Underwriting/Decisioning
SeaBaas itself does not make credit decisions, but it supports instant decisioning by feeding and recording data. Underwriting engines or rule engines run off data stored in SeaBaas. When a borrower’s risk score is computed (perhaps using AI analytics), SeaBaas can adjust loan terms on the fly. Its microservices architecture means additional scoring modules can plug in without downtime. Crucially, once a decision is made, SeaBaas posts the approved loan terms and holds the committed principal immediately. According to Peerless, SeaBaas is built on “cutting-edge technologies such as microservices, cloud-native infrastructure, open APIs, and AI-driven analytics”, which together allow underwriting data to flow instantly into the core ledger. This real-time feedback loop (decision → ledger update) is what lets fintechs advertise “instant loan approvals”.
Disbursement
When the loan is funded, SeaBaas executes the payment in real time. For instance, if the loan proceeds are to be paid into the borrower’s account, SeaBaas will credit that account and debit the bank’s cash account instantly. If disbursement is via a payment partner (bank transfer, mobile money, or card), SeaBaas’s APIs seamlessly integrate with the payment gateway. The platform’s “seamless integration” promise means fintechs can push transactions out and reconcile results in real-time. Because SeaBaas updates all records immediately, customers see funds in their account without delay. The system’s high reliability (99.9% uptime) ensures that such critical disbursement events are never lost in a batch job. In practice, SeaBaas clients like Sterling Bank report that customers experience “faster transactions” and “smarter and faster financial services” after adoption.
Servicing & Repayment
SeaBaas’s loan management modules keep track of schedules and payments. Every time a borrower makes a repayment (via bank transfer, auto debit or mobile app), SeaBaas immediately posts the transaction, applies it to the loan balance, and updates the remaining schedule. Its real-time insights dashboard lets loan officers monitor portfolio health continuously – for example, alerting if a borrower skips a payment. Because the core is always up-to-date, customer portals or mobile apps can display the current outstanding balance instantly. SeaBaas also automates interest accruals daily, so lenders always have an accurate view of earned revenue. Importantly, SeaBaas is “compliance-ready”: it automatically collects data needed for regulatory reports (delinquencies, provision calculations, etc.) whenever transactions occur, rather than relying on end-of-month processes. Overall, SeaBaas provides the core ledger, account management, and processing engine that underpins all these steps. Its design emphasizes speed and flexibility: Peerless cites a typical deployment in about 18 months with pre-built integrations, so fintechs can go live with all these capabilities far faster than with monolithic legacy systems. Once live, SeaBaas handles a very high transaction volume (peerless advertises 600 million+ transactions with 99.9% availability) while maintaining real-time responsiveness.

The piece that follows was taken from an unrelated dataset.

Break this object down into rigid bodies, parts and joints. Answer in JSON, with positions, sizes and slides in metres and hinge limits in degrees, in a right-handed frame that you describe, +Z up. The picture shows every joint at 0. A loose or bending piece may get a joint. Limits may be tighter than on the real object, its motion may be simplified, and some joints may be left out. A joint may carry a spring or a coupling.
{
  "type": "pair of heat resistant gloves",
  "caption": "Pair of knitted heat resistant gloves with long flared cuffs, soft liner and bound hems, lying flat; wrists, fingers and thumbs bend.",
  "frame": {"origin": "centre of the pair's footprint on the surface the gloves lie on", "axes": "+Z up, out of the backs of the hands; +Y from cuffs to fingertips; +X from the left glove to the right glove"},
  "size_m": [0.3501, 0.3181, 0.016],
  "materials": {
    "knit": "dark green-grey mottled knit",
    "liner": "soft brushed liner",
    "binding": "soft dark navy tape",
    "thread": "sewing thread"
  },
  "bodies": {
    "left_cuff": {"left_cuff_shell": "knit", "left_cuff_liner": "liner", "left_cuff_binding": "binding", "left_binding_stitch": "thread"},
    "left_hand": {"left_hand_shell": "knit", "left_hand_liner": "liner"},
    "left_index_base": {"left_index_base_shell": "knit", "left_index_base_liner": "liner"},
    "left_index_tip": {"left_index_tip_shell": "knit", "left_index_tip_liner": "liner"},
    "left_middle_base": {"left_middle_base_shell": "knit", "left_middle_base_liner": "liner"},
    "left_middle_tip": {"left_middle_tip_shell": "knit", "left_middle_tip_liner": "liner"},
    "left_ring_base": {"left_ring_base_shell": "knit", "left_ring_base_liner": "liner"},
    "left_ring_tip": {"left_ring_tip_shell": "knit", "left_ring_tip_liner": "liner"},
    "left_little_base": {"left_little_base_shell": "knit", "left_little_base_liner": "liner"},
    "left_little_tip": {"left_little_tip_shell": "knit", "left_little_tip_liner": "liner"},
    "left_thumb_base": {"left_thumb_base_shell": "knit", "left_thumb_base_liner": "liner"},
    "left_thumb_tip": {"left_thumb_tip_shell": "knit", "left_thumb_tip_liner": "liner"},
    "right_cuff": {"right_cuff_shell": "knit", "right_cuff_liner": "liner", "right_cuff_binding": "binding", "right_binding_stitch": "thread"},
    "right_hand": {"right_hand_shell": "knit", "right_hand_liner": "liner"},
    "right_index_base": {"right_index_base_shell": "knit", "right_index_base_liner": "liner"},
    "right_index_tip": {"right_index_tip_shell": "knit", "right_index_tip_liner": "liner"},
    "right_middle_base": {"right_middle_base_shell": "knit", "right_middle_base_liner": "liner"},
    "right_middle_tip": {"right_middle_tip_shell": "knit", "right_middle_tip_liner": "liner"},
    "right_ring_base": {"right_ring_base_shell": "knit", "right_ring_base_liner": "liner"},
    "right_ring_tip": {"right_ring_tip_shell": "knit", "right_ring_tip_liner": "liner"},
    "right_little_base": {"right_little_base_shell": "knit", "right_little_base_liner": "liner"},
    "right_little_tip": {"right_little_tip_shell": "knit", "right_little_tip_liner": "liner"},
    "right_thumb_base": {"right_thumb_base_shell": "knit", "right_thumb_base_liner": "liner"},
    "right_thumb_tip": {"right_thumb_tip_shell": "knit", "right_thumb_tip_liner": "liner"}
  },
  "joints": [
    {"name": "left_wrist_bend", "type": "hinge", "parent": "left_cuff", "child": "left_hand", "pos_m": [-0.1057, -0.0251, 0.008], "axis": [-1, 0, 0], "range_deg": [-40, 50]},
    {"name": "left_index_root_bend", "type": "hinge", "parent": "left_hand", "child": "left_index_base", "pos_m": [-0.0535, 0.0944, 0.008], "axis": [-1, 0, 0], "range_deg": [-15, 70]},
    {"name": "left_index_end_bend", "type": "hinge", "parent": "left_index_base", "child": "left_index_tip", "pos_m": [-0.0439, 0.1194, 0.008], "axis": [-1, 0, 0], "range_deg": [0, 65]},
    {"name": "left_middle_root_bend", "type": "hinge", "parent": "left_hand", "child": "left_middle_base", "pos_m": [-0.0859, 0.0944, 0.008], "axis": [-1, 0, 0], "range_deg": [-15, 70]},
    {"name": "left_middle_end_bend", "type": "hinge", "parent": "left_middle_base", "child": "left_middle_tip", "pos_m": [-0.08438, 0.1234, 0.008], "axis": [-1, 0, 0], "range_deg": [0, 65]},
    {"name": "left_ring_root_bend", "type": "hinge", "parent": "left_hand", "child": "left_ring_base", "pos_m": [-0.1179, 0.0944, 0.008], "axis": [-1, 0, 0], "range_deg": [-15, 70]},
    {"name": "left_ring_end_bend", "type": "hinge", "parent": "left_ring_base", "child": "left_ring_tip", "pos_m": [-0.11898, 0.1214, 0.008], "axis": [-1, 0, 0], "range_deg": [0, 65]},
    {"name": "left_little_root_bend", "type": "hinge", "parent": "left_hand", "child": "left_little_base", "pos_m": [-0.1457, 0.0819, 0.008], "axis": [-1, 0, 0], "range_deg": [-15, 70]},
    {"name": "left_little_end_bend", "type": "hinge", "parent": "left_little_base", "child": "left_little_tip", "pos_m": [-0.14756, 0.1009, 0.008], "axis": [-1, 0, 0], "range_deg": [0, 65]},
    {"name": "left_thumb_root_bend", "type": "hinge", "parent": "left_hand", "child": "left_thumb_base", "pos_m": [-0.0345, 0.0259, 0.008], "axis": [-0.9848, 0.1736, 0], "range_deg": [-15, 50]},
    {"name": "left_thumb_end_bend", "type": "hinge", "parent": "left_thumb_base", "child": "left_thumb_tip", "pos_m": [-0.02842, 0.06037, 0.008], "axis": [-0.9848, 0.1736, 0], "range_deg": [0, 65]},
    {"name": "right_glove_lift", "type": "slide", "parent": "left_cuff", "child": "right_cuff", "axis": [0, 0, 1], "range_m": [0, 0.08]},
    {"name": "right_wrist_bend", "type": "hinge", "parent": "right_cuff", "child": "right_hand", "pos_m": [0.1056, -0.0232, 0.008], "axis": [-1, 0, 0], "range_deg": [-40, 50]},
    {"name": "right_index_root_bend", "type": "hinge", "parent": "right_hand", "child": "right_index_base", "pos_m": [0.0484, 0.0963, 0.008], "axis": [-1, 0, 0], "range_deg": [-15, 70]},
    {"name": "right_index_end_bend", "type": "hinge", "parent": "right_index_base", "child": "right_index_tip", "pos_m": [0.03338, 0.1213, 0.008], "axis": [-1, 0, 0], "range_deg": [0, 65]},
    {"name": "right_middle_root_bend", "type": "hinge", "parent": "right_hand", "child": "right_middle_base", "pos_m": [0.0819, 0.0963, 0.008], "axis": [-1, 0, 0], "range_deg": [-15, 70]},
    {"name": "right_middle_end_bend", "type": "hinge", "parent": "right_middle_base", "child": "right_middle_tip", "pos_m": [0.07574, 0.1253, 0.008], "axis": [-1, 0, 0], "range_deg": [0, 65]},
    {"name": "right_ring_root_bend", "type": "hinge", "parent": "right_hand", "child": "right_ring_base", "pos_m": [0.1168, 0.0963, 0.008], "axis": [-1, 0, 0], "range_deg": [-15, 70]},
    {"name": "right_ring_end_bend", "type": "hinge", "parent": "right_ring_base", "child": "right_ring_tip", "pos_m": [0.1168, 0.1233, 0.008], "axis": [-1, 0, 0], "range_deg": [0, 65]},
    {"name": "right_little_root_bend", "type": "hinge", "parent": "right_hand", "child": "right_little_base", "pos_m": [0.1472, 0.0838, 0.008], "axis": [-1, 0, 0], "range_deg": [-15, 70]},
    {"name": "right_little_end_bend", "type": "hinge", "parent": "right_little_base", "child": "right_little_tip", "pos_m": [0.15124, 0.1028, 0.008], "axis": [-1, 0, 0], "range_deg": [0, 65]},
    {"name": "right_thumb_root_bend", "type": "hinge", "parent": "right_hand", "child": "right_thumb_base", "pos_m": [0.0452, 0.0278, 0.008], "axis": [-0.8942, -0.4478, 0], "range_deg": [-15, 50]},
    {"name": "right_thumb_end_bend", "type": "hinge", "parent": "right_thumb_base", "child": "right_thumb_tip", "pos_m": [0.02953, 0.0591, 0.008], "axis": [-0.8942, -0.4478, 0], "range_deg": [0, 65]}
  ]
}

Overall, SeaBaas provides the core ledger, account management, and processing engine that underpins all these steps. Its design emphasizes speed and flexibility: Peerless cites a typical deployment in about 18 months with pre-built integrations, so fintechs can go live with all these capabilities far faster than with monolithic legacy systems. Once live, SeaBaas handles a very high transaction volume (peerless advertises 600 million+ transactions with 99.9% availability) while maintaining real-time responsiveness.

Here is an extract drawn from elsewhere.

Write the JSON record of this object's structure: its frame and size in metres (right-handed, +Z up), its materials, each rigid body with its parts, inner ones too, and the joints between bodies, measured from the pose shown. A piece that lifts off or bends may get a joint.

SeaBaas vs. Traditional Core Systems
For context, SeaBaas competes with established core banking platforms like Temenos Transact (T24) or Finacle. These legacy systems have historically been robust but sometimes slow and costly to update. In recent years, even Temenos has modernized: its Transact core is now cloud-native, cloud-agnostic and API-first. In practice, Temenos clients can deploy on AWS/Azure/Google and integrate through hundreds of open APIs. SeaBaas follows the same modern paradigm (microservices + cloud + open APIs) but with a different flavor. Peerless built SeaBaas indigenously for African markets. This local focus brings tangible benefits: local currency pricing (shielding banks from FX volatility), on-site support, and out-of-the-box compliance with regional regulations. Sterling Bank’s CEO notes that SeaBaas allowed faster, localized updates – for example, new products or regulatory changes can be pushed immediately instead of waiting for an overseas vendor release.
In sum, while platforms like Temenos and SeaBaas both enable real-time lending operations, SeaBaas’s advantage lies in its tailored support for fintech innovation. By handling the core in real time and providing robust APIs, SeaBaas frees fintech developers to focus on unique customer experiences rather than plumbing. As one analysis puts it, modern cores (including BaaS platforms) allow fintechs to go live in weeks rather than years. SeaBaas delivers on that promise: it not only processes every loan event instantly, but is also “built for ecosystem growth” with plug-and-play integrations.
Conclusion
For fintech founders and CTOs building lending products, understanding the full lifecycle is crucial. Every phase – from KYC to collections – has specialized tools, but success hinges on a flexible, real-time core. SeaBaas exemplifies the modern approach: a cloud-native engine that spans account management, transactions, and loan modules, all with instant processing and open APIs. By mapping each stage of the lending lifecycle to SeaBaas capabilities, institutions can streamline operations and speed innovation. In practice (as seen with early adopters like Sterling Bank), this translates to smarter decisioning, faster customer service, and lower operational costs. The takeaway for fintech leaders is clear: leverage a real-time core and integrated tools at each stage to win in the competitive lending market.